Sunday, April 21, 2019

Populism

I've been reading essays in a new collection called Extremes and will discuss some of them individually. I found "Extreme Politics: The Four Waves of National Populism in the West," by Matthew Goodwin, informative and will make a few comments on it. Goodwin describes four waves of populism that have occurred in Europe and the U.S. since World War II. His main thesis is that the fourth wave, which we are in now, began before the 2008 financial crisis and the Great Recession and is based on factors other than economic ones. Goodwin believes that, independent of economic concerns, there is a growing divide between populist nationalists and cosmopolitan liberals. For the most part, recent Western populists have been anti-immigration, anti-globalization, conservative, working-class and poorly educated. He sees a continuation of this trend with no end in sight.

While I concur with Goodwin's overall thesis, it is apparent to me that he is limited by the constraints of his academic specialization in politics. I still believe that economics occupies a central role in current populism, and that Goodwin is a little negligent regarding the explanation of how reduced economic prospects play out sociologically and support recent political trends. For example, he fails to link low educational attainment and changes in the demand for specific job skills with future job insecurity. My view is derived partly from my own experiences in a manufacturing environment that declined for workers over several decades as a result of new technology. As I've mentioned before, between the 1970's and the early 2000's, print production became increasingly mechanized, resulting in a need for significantly fewer employees. Besides this, since 2000, print demand has dropped due to competition from digital media. When I began to work in large printing plants in the late 1970's, first pressmen commanded very high wages that put them on a financial footing comparable to lawyers and other professionals who had college educations and advanced degrees. Now, there are far fewer first pressman positions, the pay is lower and many plants have closed. You can easily extrapolate from this single industry to others, in which jobs have disappeared and wages have declined in many of the positions that remain. I should also point out that a large number of manufacturing plants were built in rural locations long ago in order to escape the higher operating costs associated with urban locations. With the decline of manufacturing in the U.S., rural areas were generally hit harder than urban areas, since cities often have more mixed economies and a single plant closure has less impact.

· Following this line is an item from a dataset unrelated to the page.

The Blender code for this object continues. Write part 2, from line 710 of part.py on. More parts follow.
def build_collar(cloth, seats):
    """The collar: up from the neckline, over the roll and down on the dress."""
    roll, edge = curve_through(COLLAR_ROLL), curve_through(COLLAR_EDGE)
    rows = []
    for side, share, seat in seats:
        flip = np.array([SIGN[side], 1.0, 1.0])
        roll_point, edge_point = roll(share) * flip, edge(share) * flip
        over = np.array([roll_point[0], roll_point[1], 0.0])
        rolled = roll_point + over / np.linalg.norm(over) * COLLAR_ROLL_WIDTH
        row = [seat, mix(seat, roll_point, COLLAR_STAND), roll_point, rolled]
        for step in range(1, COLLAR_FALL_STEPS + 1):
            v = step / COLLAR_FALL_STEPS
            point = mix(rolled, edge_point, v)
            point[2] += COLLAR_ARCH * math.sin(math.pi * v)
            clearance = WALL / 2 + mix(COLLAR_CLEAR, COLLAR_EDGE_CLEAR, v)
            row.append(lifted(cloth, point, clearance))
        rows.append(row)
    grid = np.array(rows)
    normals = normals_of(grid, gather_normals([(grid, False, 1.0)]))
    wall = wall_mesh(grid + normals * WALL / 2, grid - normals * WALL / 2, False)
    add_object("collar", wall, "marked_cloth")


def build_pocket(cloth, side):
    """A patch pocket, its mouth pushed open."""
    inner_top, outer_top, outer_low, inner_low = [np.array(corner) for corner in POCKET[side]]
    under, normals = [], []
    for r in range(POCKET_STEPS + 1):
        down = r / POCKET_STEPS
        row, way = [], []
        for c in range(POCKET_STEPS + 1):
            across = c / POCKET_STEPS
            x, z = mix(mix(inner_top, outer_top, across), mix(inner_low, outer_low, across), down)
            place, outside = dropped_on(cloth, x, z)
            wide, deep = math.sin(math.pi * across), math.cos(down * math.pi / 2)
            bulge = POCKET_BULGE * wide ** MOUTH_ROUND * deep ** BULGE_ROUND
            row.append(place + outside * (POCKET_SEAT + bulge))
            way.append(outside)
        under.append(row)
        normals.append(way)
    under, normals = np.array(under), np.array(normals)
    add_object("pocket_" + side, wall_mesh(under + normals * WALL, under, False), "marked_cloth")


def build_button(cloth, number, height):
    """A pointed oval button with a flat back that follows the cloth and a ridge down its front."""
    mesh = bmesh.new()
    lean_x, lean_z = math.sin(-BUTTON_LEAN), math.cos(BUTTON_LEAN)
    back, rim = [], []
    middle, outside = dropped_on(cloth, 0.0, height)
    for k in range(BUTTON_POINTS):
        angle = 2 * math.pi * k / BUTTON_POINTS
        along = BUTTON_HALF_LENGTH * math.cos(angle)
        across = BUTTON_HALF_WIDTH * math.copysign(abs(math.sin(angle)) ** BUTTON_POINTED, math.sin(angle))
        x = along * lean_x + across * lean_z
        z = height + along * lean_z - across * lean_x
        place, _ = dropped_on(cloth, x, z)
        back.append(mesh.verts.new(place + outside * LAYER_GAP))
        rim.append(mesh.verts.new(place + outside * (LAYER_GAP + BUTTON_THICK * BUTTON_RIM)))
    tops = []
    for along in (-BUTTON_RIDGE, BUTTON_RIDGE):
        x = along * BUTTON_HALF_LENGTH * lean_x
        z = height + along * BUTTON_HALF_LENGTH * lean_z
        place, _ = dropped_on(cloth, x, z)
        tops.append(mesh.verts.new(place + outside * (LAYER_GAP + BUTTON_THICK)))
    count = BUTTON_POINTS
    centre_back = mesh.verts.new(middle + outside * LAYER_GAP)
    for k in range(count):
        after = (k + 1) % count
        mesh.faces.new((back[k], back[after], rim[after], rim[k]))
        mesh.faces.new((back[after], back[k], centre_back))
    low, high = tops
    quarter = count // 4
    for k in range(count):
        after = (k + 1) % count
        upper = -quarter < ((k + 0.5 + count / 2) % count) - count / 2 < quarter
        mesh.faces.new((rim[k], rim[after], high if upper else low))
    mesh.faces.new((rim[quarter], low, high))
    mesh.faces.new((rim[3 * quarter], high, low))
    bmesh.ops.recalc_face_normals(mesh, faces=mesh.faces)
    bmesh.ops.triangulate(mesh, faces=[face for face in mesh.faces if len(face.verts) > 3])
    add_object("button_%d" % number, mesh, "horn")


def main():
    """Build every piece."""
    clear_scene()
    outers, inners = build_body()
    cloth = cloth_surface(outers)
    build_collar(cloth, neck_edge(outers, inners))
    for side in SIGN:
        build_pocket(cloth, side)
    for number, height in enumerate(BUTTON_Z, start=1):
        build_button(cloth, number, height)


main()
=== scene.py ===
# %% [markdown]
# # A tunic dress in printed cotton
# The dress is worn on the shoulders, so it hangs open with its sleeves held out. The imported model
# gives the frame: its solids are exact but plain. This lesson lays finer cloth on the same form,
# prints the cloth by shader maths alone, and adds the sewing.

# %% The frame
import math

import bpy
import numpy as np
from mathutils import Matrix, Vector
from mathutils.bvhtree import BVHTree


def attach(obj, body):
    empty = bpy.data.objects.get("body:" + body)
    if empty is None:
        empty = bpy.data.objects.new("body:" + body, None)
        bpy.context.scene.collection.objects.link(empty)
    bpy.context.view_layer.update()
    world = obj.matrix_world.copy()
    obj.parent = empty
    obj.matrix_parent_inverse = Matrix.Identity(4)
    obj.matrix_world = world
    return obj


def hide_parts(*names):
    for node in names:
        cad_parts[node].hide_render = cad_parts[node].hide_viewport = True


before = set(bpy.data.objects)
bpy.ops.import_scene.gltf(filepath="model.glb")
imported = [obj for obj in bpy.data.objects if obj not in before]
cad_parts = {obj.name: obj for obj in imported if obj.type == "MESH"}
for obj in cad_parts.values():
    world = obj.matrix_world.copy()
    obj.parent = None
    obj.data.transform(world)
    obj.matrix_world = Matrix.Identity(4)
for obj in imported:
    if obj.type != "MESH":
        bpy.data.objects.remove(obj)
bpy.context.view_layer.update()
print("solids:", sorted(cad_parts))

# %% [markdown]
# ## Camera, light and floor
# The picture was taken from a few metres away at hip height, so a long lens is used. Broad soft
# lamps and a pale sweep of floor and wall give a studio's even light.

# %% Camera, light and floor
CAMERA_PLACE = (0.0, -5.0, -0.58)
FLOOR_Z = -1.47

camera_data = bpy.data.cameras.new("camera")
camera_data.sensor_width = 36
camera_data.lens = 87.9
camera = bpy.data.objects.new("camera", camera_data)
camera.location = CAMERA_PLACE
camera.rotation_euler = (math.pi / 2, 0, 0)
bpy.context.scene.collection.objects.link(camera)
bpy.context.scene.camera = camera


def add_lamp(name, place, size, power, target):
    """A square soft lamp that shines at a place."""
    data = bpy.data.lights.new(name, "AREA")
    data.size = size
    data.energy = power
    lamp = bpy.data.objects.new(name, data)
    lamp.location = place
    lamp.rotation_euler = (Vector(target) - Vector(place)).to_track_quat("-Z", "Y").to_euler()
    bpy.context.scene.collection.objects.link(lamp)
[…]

Where I agree the most with Goodwin is on the importance of educational attainment. Apart from the vocational aspects of education, I find that highly-educated people generally have a better understanding of the world in which they live and are better prepared to plan their lives realistically than people who have little education and little experience of the world beyond their immediate environments. In my view, I would expect populist extremists to fit the profile of stressed organisms: there would be a natural tendency for them to be suspicious of other groups and to desire control of their environment by like-minded people. The underlying problem, as I see it, is that there is no mechanism in place to provide conditions for these populists that would ensure continuity into the future with what they became accustomed to in the past. Under circumstances like this, it is not unreasonable to expect some sort of natural selection to play out, and the process is unlikely to be pretty.

Perhaps because Goodwin's essay is short, he doesn't mention anything about how populism provides opportunities for unscrupulous politicians. Though he recognizes that Donald Trump may not be around for long and that Brexit may eventually be overturned in the U.K., there is every reason to believe that other opportunists will take advantage of the situation, leading to further instability. Instead, Goodwin prioritizes a change in message by the center-left in Europe in order to attract populists who are motivated by cultural protectionism rather than by economic protectionism. In my view, the underlying problems are economic, and political maneuvering alone is not going to remedy the long-term attitudes of protectionists. I also think that the problem of populism, to put it bluntly, is exacerbated by the stupidity of populist voters. To use Donald Trump as an example, he has been loyally supported by about forty percent of Americans for over two years even though he is demonstrably incompetent as president and shows no signs of creating any permanent solutions for his supporters. Most intelligent, educated Americans could spot this well before his election, and their skepticism has been borne out fully. Emmanuel Macron seems to be following Goodwin's playbook in France by outwardly embracing Michel Houellebecq, who has been repackaged as a disgruntled populist figurehead – though I doubt that Houellebecq has much of value to add to the political scene – and Macron could easily go belly-up in France without economic improvements for the working class.

Ultimately, there will only be high-paying jobs for people who are talented and well-educated, and there is no way around this. I think that complaints about uncontrolled immigration and the erosion of national identity are expressions of frustration that would not occur if everyone felt economically secure. Although it may still seem too futuristic, I think that real solutions are going to require higher taxation on wealth and some form of basic income in all countries undergoing this phenomenon. In these respects, Goodwin falls far short.